**Stated task:** In the records below, find the line containing "The OpenSCAD and" and the line containing "[pin_d / 2 - 0.15, tip_l"; please repeat exactly the lines from one to the other, both included, and nothing more.

▽

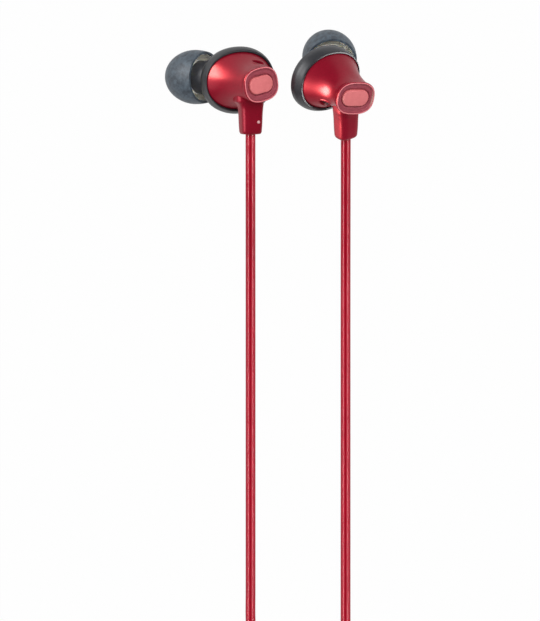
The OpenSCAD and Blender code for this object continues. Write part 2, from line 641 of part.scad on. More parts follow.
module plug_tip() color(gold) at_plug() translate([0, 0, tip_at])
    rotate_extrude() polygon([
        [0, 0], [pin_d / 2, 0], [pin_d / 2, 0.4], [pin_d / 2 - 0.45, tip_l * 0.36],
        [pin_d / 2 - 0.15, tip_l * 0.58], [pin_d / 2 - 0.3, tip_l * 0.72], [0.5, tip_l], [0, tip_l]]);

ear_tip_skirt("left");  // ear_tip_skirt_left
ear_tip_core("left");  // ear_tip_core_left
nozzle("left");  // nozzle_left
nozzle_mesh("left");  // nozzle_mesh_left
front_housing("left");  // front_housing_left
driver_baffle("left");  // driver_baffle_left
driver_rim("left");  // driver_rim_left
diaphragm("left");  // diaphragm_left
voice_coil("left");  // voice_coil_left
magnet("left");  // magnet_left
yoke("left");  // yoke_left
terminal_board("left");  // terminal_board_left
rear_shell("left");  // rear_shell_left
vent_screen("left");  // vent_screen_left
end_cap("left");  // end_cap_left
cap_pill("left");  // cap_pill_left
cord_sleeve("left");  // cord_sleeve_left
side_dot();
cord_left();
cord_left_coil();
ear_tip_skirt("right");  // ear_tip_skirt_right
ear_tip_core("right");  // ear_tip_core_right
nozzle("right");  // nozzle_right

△
▽

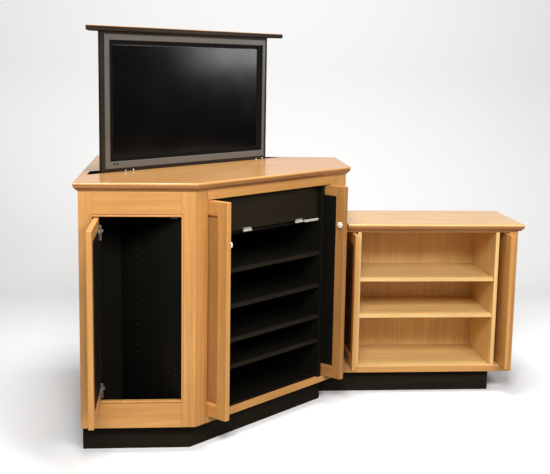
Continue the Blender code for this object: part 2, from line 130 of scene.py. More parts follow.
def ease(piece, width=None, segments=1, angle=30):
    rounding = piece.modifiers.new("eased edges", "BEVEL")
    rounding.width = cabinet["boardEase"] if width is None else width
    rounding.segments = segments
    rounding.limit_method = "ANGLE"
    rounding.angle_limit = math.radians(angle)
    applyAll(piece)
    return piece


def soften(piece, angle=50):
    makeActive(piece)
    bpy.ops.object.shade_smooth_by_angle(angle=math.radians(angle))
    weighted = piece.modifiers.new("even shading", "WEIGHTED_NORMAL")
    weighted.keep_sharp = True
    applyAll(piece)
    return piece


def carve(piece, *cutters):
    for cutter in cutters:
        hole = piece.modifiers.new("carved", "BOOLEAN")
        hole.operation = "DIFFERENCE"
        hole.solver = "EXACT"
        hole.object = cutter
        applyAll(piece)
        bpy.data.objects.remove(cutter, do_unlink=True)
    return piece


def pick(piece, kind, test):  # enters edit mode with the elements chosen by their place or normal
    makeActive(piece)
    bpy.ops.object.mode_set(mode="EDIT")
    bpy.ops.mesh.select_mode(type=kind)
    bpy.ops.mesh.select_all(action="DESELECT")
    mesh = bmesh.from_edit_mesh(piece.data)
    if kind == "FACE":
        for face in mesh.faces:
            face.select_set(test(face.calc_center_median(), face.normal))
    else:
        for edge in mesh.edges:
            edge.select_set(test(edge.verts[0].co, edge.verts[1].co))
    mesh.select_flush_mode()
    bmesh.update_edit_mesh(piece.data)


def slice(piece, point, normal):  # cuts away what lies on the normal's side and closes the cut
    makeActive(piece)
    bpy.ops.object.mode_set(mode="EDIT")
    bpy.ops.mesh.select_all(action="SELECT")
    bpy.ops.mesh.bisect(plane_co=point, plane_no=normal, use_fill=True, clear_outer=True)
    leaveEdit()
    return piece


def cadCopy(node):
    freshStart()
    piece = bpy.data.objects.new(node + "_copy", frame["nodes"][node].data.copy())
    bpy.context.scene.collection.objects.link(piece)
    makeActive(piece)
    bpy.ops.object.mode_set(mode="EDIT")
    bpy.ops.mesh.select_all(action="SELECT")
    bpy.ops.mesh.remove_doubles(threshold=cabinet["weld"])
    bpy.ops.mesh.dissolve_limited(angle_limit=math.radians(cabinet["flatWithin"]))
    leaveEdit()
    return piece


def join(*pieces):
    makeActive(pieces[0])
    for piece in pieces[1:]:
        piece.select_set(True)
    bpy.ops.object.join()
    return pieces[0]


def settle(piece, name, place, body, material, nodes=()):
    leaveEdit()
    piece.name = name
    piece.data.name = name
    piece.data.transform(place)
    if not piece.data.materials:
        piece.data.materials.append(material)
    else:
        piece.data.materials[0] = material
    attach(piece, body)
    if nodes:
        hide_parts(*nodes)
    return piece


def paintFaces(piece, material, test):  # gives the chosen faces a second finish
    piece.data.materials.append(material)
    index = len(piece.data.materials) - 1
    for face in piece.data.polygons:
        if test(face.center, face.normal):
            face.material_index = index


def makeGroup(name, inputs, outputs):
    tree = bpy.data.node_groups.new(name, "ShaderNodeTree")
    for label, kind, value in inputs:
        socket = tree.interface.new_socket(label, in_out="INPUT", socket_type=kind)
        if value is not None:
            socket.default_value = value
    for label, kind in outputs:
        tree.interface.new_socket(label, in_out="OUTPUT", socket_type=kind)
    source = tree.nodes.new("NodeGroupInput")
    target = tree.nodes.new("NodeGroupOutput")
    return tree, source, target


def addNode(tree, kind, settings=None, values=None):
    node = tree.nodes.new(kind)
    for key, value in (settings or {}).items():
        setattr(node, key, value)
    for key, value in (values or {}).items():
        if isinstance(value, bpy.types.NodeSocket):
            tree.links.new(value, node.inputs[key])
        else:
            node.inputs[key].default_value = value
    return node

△
▽

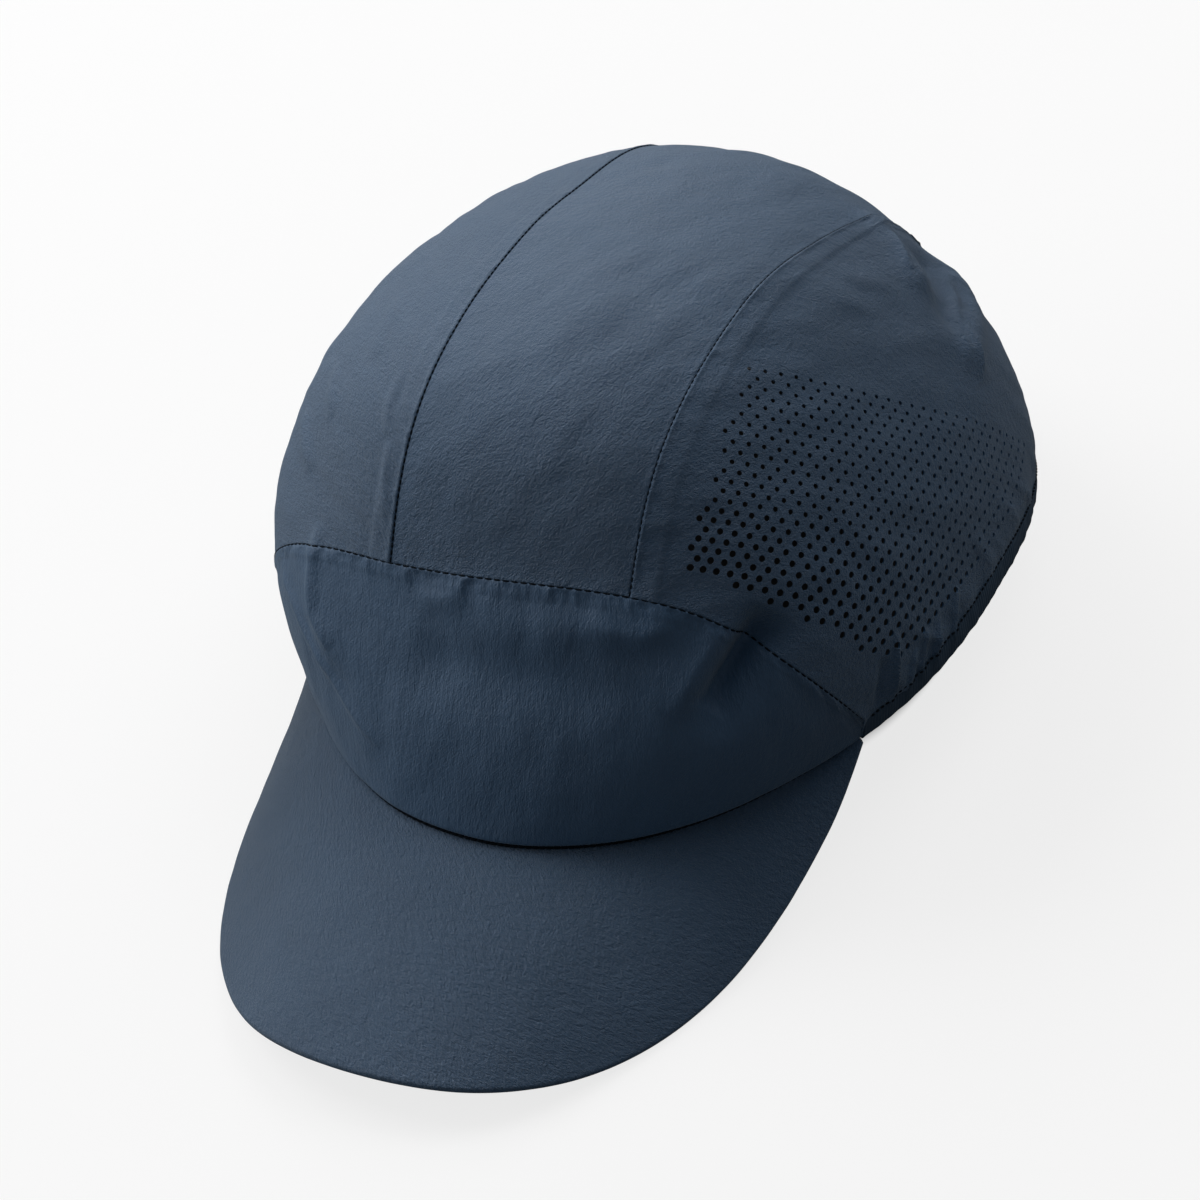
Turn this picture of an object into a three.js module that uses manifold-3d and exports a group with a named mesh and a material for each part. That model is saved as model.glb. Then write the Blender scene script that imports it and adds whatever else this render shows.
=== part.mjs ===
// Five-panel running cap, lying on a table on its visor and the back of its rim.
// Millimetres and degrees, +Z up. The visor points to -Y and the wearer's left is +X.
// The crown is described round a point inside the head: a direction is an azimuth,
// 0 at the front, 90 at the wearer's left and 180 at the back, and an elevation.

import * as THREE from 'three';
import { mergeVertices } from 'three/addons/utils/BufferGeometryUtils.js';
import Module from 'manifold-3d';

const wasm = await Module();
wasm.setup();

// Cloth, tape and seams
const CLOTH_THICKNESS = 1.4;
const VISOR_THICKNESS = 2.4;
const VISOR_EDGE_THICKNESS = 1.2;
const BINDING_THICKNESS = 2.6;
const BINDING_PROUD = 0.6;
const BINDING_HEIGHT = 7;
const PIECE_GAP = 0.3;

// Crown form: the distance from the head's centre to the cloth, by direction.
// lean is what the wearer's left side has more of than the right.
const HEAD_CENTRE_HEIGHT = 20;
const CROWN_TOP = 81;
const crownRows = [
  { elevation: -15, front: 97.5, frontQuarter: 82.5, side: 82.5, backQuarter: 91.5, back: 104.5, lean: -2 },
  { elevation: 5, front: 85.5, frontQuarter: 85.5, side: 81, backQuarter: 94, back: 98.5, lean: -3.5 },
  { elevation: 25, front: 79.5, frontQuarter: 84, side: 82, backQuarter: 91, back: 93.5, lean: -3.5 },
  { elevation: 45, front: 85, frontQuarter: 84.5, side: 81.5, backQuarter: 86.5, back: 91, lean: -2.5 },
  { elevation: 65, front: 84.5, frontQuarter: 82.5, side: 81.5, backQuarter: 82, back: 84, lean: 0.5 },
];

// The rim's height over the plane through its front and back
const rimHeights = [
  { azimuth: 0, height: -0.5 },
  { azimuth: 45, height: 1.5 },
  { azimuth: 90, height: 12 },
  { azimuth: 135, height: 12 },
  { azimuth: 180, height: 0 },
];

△

**Task answer:**
The OpenSCAD and Blender code for this object continues. Write part 2, from line 641 of part.scad on. More parts follow.
module plug_tip() color(gold) at_plug() translate([0, 0, tip_at])
    rotate_extrude() polygon([
        [0, 0], [pin_d / 2, 0], [pin_d / 2, 0.4], [pin_d / 2 - 0.45, tip_l * 0.36],
        [pin_d / 2 - 0.15, tip_l * 0.58], [pin_d / 2 - 0.3, tip_l * 0.72], [0.5, tip_l], [0, tip_l]]);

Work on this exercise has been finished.